Youth wants to know, and youth wants to know a whole lot more from Mona Haydar. Take Qur’an 8:60: “Strike terror into the hearts of the enemies of Allah.” This phrase comes up quite often in the Qur’an, and has even been found on the Facebook pages of Muslim killers. Could that phrase possibly mean something like “strike terror into the hearts of the enemies of Allah”? Surely if we Ask A Muslim about anything, we will want to Ask A Muslim about that.
And what does “fight in the path of Allah” mean? That’s another phrase that one would like to “Ask a Muslim.” It’s all over the Qur’an. When Mona Haydar stood under that sign, and waited, and chatted about this and that, you can bet that not one of her ill-prepared or simply simple-minded interlocutors asked her about striking terror, or fighting in the path of Allah, or anything at all that had to do with the actual Qur’an, or the real Hadith.
Perhaps Infidels ought to come armed for mental combat, and when they stop by the mona-haydars of this world, they will have notecards on which a few excerpts from the Qur’an – 9:5, 9:29, 8:12, 4:76, 4:78 come immediately to mind, but so do many others – have been written down. You can make your own list. And come prepared, too, to ask a Muslim about what 2:256 (“There is no compulsion in religion”) means to Muslims in practice, something so very different from what an innocent non-Muslim would naturally take it to mean.
And then there is the Muslim apologist’s favorite verse – 5:32. George Bush and Barack Obama also liked to quote it. As Obama put it, “The Holy Koran teaches that whoever kills an innocent, it is as if he has killed all mankind; and whoever saves a person, it is as if he has saved all mankind.” The passage actually says this: “Because of that, We decreed upon the Children of Israel that whoever kills a soul unless for a soul or for corruption in the land – it is as if he had slain mankind entirely. And whoever saves one – it is as if he had saved mankind entirely. And our messengers had certainly come to them with clear proofs. Then indeed many of them, after that, throughout the land, were transgressors.”
That may be the one verse every apologist for Islam knows, and there is one verse that every non-Muslim interlocutor ought to have at the ready. To wit, the critical modifier of 5:32, which is 5:33: “The only reward of those who make war upon Allah and His messenger and strive after corruption in the land will be that they will be killed or crucified, or have their hands and feet on alternate sides cut off, or will be expelled out of the land.”

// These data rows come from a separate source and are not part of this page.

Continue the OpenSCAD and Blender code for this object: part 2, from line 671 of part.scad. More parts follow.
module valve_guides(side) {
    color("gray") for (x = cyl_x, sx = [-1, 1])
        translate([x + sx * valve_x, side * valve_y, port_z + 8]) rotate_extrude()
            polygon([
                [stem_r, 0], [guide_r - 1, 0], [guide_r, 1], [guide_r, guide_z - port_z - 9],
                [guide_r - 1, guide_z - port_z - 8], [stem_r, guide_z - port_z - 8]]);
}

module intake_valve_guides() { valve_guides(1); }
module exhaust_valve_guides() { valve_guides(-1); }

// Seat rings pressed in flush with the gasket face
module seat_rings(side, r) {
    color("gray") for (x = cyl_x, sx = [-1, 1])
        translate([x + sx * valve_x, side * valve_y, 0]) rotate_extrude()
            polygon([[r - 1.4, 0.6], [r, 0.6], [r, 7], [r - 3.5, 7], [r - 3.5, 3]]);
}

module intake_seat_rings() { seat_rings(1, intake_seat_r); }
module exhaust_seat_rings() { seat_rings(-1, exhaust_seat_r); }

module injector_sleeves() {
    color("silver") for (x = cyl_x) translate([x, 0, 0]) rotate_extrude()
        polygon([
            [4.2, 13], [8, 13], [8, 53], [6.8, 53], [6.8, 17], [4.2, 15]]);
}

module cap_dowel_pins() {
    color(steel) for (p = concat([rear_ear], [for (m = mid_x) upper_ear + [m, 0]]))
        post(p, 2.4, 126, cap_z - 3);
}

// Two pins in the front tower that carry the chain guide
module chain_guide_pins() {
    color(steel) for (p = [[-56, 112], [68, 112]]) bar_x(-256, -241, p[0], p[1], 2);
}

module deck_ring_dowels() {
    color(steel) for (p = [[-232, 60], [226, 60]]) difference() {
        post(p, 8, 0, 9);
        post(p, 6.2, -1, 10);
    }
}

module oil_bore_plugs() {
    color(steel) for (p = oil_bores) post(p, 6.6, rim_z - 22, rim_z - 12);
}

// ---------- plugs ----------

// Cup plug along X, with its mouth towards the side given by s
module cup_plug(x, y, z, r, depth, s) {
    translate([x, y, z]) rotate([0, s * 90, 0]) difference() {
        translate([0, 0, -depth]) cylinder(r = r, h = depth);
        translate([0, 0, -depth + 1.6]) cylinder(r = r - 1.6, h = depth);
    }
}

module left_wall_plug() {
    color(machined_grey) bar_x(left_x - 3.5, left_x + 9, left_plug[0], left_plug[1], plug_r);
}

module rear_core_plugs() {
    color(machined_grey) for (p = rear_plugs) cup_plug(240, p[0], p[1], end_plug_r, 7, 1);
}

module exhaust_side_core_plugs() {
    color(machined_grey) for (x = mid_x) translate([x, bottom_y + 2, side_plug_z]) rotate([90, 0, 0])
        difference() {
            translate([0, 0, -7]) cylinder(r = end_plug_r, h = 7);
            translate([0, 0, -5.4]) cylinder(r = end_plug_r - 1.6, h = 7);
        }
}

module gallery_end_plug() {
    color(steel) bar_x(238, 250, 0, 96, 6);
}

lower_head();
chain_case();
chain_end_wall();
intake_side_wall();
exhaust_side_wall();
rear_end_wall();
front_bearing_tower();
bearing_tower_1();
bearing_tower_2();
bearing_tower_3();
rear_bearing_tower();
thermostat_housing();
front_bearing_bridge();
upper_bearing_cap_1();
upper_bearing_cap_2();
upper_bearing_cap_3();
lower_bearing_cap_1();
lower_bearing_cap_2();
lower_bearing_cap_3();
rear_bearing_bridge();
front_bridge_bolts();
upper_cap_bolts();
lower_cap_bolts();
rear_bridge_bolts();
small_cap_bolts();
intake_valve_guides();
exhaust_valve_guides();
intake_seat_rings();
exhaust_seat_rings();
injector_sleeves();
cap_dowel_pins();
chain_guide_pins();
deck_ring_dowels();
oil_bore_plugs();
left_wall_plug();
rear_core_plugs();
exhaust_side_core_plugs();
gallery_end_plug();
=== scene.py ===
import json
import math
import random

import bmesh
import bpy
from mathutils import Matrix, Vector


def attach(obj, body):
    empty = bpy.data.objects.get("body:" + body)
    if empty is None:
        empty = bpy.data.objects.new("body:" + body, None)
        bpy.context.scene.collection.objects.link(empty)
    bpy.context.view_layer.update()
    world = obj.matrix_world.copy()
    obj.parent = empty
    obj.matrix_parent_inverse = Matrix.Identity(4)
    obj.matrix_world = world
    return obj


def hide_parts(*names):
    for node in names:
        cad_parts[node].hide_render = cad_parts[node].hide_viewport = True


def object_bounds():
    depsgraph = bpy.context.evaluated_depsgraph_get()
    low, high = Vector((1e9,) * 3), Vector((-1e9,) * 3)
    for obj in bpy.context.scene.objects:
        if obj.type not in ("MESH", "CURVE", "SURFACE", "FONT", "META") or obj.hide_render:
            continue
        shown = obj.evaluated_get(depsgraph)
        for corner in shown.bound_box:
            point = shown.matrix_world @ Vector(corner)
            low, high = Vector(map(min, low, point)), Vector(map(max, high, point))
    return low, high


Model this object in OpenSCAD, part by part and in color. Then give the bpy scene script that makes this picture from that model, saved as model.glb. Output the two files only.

So ask away: who are “those who make war upon Allah and His messenger” and what is meant by “corruption in the land,” the key exception made in 5:32 for killing? Surely these are questions Mona Haydar and all her tribe should be expected to answer.

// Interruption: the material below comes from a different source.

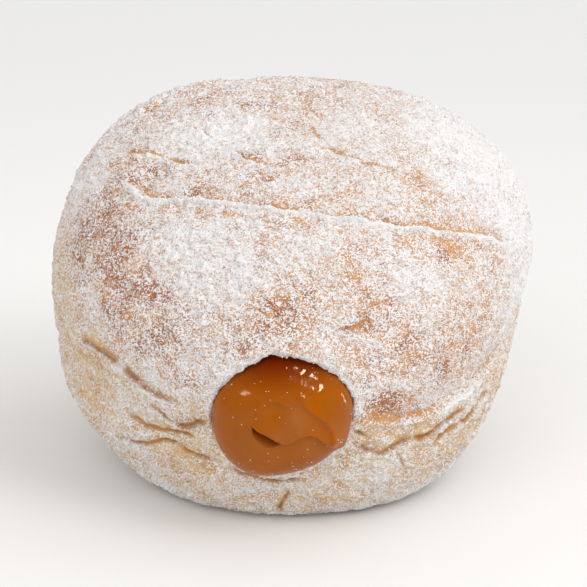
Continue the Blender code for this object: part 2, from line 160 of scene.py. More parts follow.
CREASES = (
    Crease(((-82, 47), (-77, 48), (-71, 49), (-63, 50), (-52, 54), (-36, 58), (-15, 59), (6, 57),
            (27, 51), (42, 44), (56, 36), (67, 28), (73, 22)), drop=1.7, reach=7.0, lip=0.7,
           wander=0.6, bare=0.7, band=0.22, dust=1.0),
    Crease(((48, 37), (51, 33), (53, 29), (56, 24)), drop=0.5, reach=3.0, cut=0.4, cut_width=0.6,
           bare=0.5),
    Crease(((-99, 40), (-97, 45), (-93, 51), (-87, 56), (-76, 61), (-62, 65)), drop=1.2, reach=4.0,
           lip=0.35, bare=1.0, band=0.2, dust=0.7),
    Crease(((-108, 61), (-103, 67), (-88, 71), (-66, 75), (-45, 75), (-30, 75), (-6, 74), (19, 76),
            (37, 76)), drop=1.0, reach=4.5, lip=0.3, wander=0.8, bare=0.6, band=0.15, dust=0.6),
    Crease(((129, 80), (76, 77), (61, 70), (61, 61), (66, 53)), cut=0.3, cut_width=0.4, wander=1.2,
           bare=0.6),
    Crease(((26, 32), (22, 29), (20, 27), (14, 26), (9, 25)), cut=0.25, cut_width=0.3, wander=1.2,
           bare=0.7),
    Crease(((150, 52), (128, 58), (104, 63), (84, 62)), drop=0.8, reach=5.0, wander=0.8, bare=0.4),
    Crease(((-170, 40), (-150, 47), (-132, 48), (-118, 44)), drop=0.9, reach=5.5, lip=0.2, bare=0.4),
    Crease(((-62, 12), (-51, 13), (-44, 12), (-39, 10), (-31, 8), (-26, 8)), drop=0.9, reach=3.0,
           cut=0.6, lip=0.55, bare=0.75, dust=1.0),
    Crease(((-36, 6), (-31, 2), (-27, 1), (-22, 4), (-18, 6)), drop=0.5, reach=2.0, cut=0.65, lip=0.4,
           bare=0.75, dust=0.8),
    Crease(((-46, -2), (-36, -3), (-28, -1), (-22, -2)), drop=0.4, reach=2.0, cut=0.5, bare=0.75,
           dust=0.4),
    Crease(((-52, -12), (-41, -9), (-32, -5), (-26, -6), (-16, -7)), drop=0.3, cut=0.55, bare=0.7,
           dust=0.4),
    Crease(((12, -2), (15, -5), (20, -8), (25, -7), (32, -8), (39, -7), (48, -6)), drop=0.8, reach=2.5,
           cut=0.7, cut_width=0.3, lip=0.2, bare=0.75, dust=0.5),
    Crease(((32, -12), (37, -10), (42, -10), (50, -10), (58, -8)), drop=0.4, reach=2.0, cut=0.5,
           dust=0.3),
    Crease(((24, -9), (25, -13), (27, -17)), cut=0.55, wander=1.0),
    Crease(((12, 3), (15, 0), (18, -4)), cut=0.6, dust=0.3),
    Crease(((15, 4), (20, 1), (25, -1), (31, -2), (41, -3), (52, -3), (64, 0), (80, 1)), drop=1.0,
           reach=3.0, lip=0.3, bare=0.4, dust=0.6),
    Crease(((-18, -8), (-10, -11), (-4, -13), (3, -13)), cut=0.6, wander=0.8),
    Crease(((-4, -13), (-3, -17), (-5, -21), (-5, -28)), cut=0.8, wander=1.2),
)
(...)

And you might want to ask a Muslim a few questions about Muhammad himself. Why is he called “the Perfect Man” (al-insan al-kamil) and the Model of Conduct (uswa hasana) and what are the consequences of this for Muslims today? And what about all those battles he took part in, listed and described in the Kitab al-Waghazi – what was all that war-making about, so very different from how Jesus spent his days? Yes, and when did Muhammad marry little Aisha, and why does that matter to Muslims today? And why did he take such pleasure in the assassination of the poetess Asma bint Marwan and of Abu Afak, the 100-year-old Jewish man in Medina who just wasn’t sufficiently enthusiastic about Muhammad and therefore deserved death? Or what about the Battle of the Trench, where Muhammad’s men, to his evident pleasure, and apparently Muhammad himself also, decapitated between 600 and 900 bound members of the Banu Qurayza? Or why exactly did Muhammad and his men attack the inoffensive Jewish farmers of the Khaybar Oasis, and how did they divvy up the spoils of war?
It should be fun preparing the notecards for these encounters. I urge everyone to go to these Outreach Nights at local mosques (I’ve done it myself, causing great consternation with only an innocent question or two), or these sidewalk encounters with smiling mona-haydars. But now, instead of a jejune farce, you will have a real discussion, one based on adducing what Muslims learn from their reading of Qur’an and Hadith. It will be now not a nonsensical but a salutary encounter, because you – the inquiring non-Muslim — will be cooking with gas when you dare to…. Ask A Muslim.
But in the actual event, no one brought up any of these unpleasant details, possibly because they were simply ignorant, possibly because they were recognized only to dismiss the idea that there are “small pockets of hatred here and there.” Mona Haydar does not identify these pockets or find their origins, in any particular faith, but immediately suggests that the victims of such “hatred” must be Muslims because many, though not all, instead of “asking a Muslim,” made comments that were more or less statements of regret over how badly Muslims were treated in this country, and emphasized how important it was for non-Muslims to understand the true, the good, the inoffensive Islam that was embodied in the smiling face of the outreaching Ms. Haydar.
There are variations on this theme being played out all over the country. Smiles and wiles, and just possibly, coffee and donuts too, for non-Muslims passing by on the street. And all those members of the local mosque perform an evening’s outreach, where the one thing never to be discussed is Islamic theology, and bromides about brotherhood are the interfaith healing racket’s order of the day, but the chicken and pita are delicious. What more could one ask for?